In Maine, the state's annual average temperature has been higher every year since 2004, and tied the record high of 49.2 degrees last year. That falls in line with sea surface temperatures that NOAA found to set an all-time high last year, beating all 150 years of record-keeping on ocean temperatures.

"That's why we need to think about adaptation planning," Jacobson said.

Catalysis has the COAST tool to assess economic risk and estimate costs on adaptations strategies for businesses, municipalities and utility districts looking to reduce their exposure to threats posed by rising sea levels. Earlier this year, that software, developed by a team at the University of Southern Maine led by Professor Sam Merrill in coordination with Maine-based GIS developer Blue Marble Geographics, became available for free through USM's Muskie School for Public Service.

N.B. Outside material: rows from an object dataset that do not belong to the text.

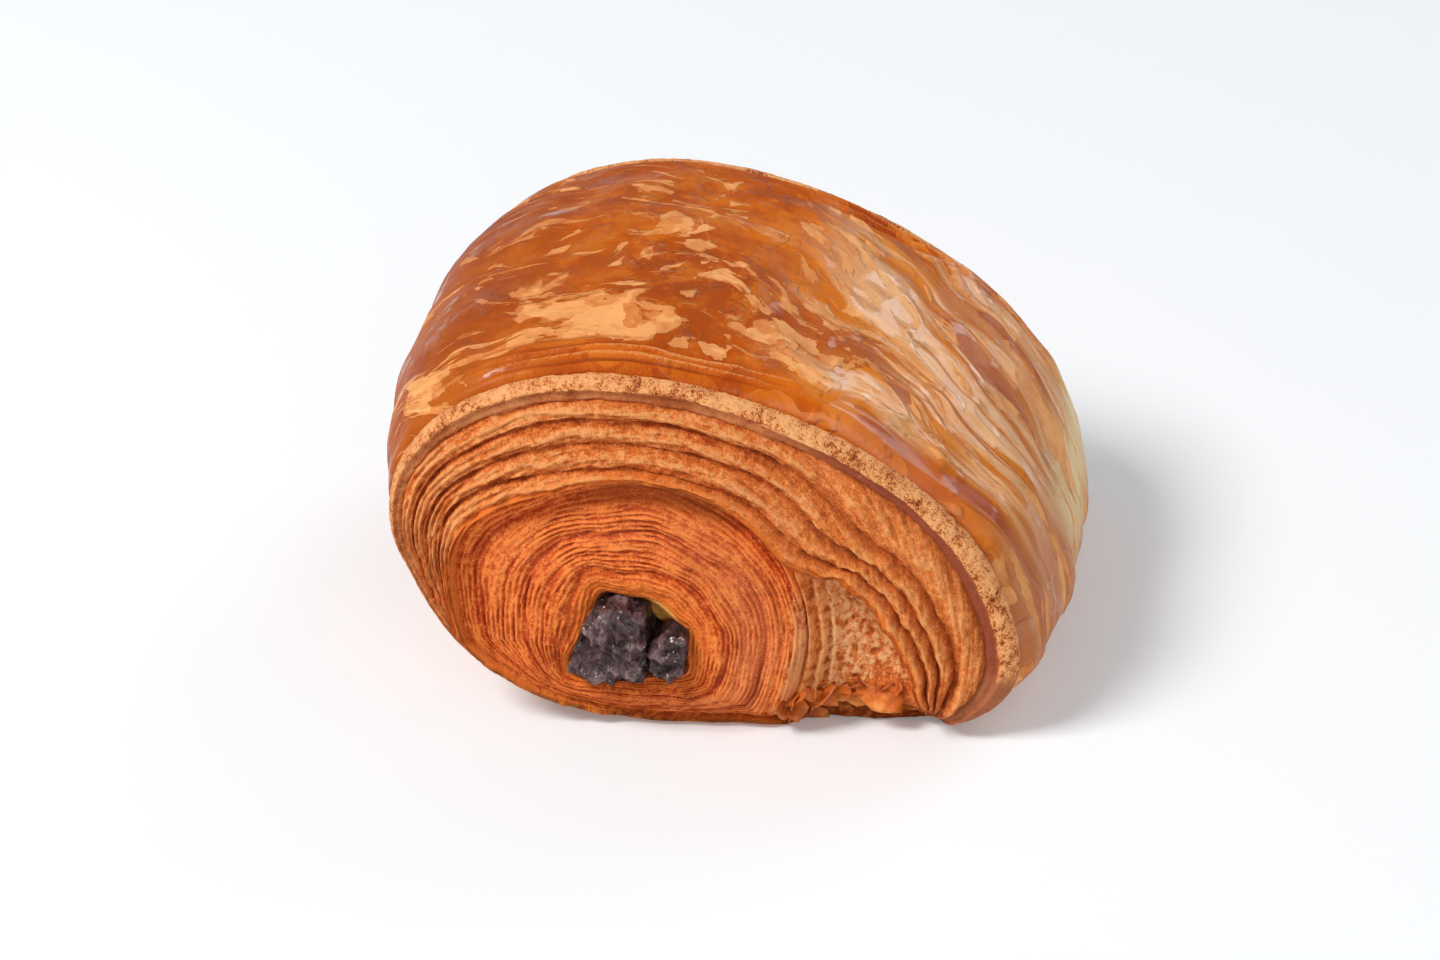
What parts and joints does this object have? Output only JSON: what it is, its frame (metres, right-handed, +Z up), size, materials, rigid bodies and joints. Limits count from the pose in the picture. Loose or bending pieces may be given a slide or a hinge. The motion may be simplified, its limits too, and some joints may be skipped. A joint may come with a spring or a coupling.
{
  "type": "pain au chocolat",
  "caption": "Baked roll of flaky layered dough wound round dark chocolate batons, with a glossy browned crust and open spiral ends.",
  "frame": {"origin": "centre of the bounding box at the flat underside, on the surface that the pastry rests on", "axes": "+X across the roll towards its lower side, +Y along the roll away from the spiral end that the picture shows, +Z up"},
  "size_m": [0.0959, 0.085, 0.054],
  "materials": {
    "crust": "glossy baked crust on the skin, matt flaky layers at the ends",
    "chocolate": "satin dark chocolate with a faint bloom"
  },
  "bodies": {
    "root": {"dough": "crust", "baton_left": "chocolate", "baton_right": "chocolate"}
  },
  "joints": []
}
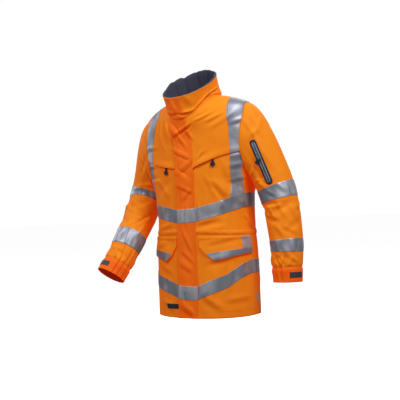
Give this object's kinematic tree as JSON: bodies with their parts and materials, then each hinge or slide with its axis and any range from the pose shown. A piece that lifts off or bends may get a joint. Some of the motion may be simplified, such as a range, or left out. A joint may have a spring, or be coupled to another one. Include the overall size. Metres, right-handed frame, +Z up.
{
  "type": "high-visibility work jacket",
  "caption": "Hip-length orange work jacket, filled out as worn and hollow, with reflective hoops and braces, storm flap, pocket flaps, sleeve zip and stand collar.",
  "frame": {"origin": "on the body's centre line, level with the side neck points, where the wearer's neck and shoulders carry it", "axes": "+Z up, the front faces -Y, the wearer's left is +X"},
  "size_m": [0.7826, 0.3706, 0.9337],
  "materials": {
    "orange_cloth": "coated plain weave, fluorescent orange, matt",
    "reflective_tape": "retroreflective glass-bead tape, satin grey",
    "navy_lining": "soft padded knit, matt dark navy",
    "black_plastic": "moulded, satin blue-black",
    "zip_tape": "woven grey zip tape",
    "tab_grey": "charcoal hook tab, matt",
    "label_black": "woven bare label, matt black",
    "tag_pale": "woven bare tag, pale teal"
  },
  "bodies": {
    "jacket": {"front_left": "orange_cloth", "front_right": "orange_cloth", "yoke_left": "orange_cloth", "yoke_right": "orange_cloth", "back": "orange_cloth", "placket": "orange_cloth", "placket_collar": "orange_cloth", "front_zip": "black_plastic", "collar_outer": "orange_cloth", "collar_lining": "navy_lining", "sleeve_left": "orange_cloth", "sleeve_right": "orange_cloth", "cuff_left": "orange_cloth", "cuff_right": "orange_cloth", "cuff_tab_left": "tab_grey", "cuff_tab_right": "tab_grey", "sleeve_tape_upper_left": "reflective_tape", "sleeve_tape_lower_left": "reflective_tape", "sleeve_tape_upper_right": "reflective_tape", "sleeve_tape_lower_right": "reflective_tape", "chest_tape_left": "reflective_tape", "chest_tape_right": "reflective_tape", "chest_tape_placket": "reflective_tape", "chest_tape_back": "reflective_tape", "hem_tape_left": "reflective_tape", "hem_tape_right": "reflective_tape", "hem_tape_placket": "reflective_tape", "hem_tape_back": "reflective_tape", "brace_low_left": "reflective_tape", "brace_low_right": "reflective_tape", "brace_top_left": "reflective_tape", "brace_top_right": "reflective_tape", "brace_back_left": "reflective_tape", "brace_back_right": "reflective_tape", "waist_band_left": "orange_cloth", "waist_band_right": "orange_cloth", "waist_band_back": "orange_cloth", "pocket_flap_left": "orange_cloth", "pocket_flap_right": "orange_cloth", "flap_tape_left": "reflective_tape", "flap_tape_right": "reflective_tape", "hem_label": "label_black", "side_tag": "tag_pale", "chest_slider_left": "black_plastic", "chest_slider_right": "black_plastic", "sleeve_zip_frame": "black_plastic", "sleeve_zip_tape": "zip_tape", "sleeve_slider": "black_plastic"},
    "pull_chest_left": {"chest_pull_left": "black_plastic"},
    "pull_chest_right": {"chest_pull_right": "black_plastic"},
    "pull_sleeve": {"sleeve_pull": "black_plastic"}
  },
  "joints": [
    {"name": "chest_pull_left_swing", "type": "hinge", "parent": "jacket", "child": "pull_chest_left", "pos_m": [0.11346, -0.14347, -0.24021], "axis": [-0.9545, -0.2981, 0], "range_deg": [0, 120]},
    {"name": "chest_pull_right_swing", "type": "hinge", "parent": "jacket", "child": "pull_chest_right", "pos_m": [-0.0868, -0.14947, -0.26413], "axis": [-0.9865, 0.1635, 0], "range_deg": [0, 120]},
    {"name": "sleeve_pull_swing", "type": "hinge", "parent": "jacket", "child": "pull_sleeve", "pos_m": [0.27388, -0.07846, -0.24388], "axis": [-0.7482, -0.2693, 0.6064], "range_deg": [0, 120]}
  ]
}
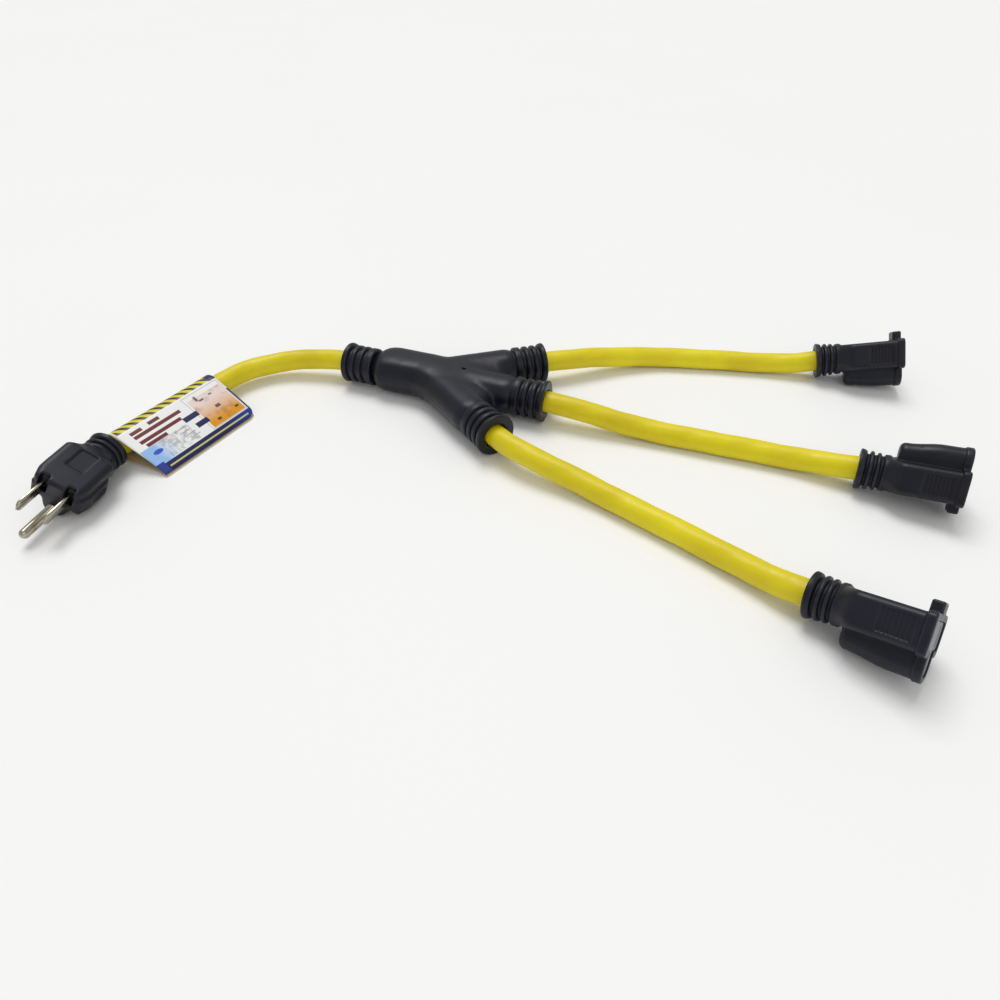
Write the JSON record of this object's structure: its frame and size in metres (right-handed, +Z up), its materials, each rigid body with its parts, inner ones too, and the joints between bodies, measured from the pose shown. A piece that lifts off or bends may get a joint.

At Thursday's forum, Lockman shared the results of a past project in Groton, Conn., to help showcase the analytic merits of the COAST system. The company was hired to assess the risk to the town's historic Mystic Seaport, a recreated 19th-century seafaring village consisting of more than 60 original historic buildings.

The software overlaid property values with flood threat data to find that, with no action, a 10-year flood event in the year 2070 would cause $8.7 million in damage to the town.

Last summer, the company evaluated potential damage to Portland's Back Cove as a result of three sea level rise scenarios, estimating that real estate damage could amount to between $356 million and $447 million by 2050 with no action.

As for the politics of talking about the economic threats of climate change, Lockman said, Catalysis is not an advocacy organization and will run its assessments based on the client's criteria.

"If a stakeholder group says [they] don't believe the ice is melting, we can run the model that way," Lockman said.

Editor's note: This story was updated to correct information about the development of COAST software.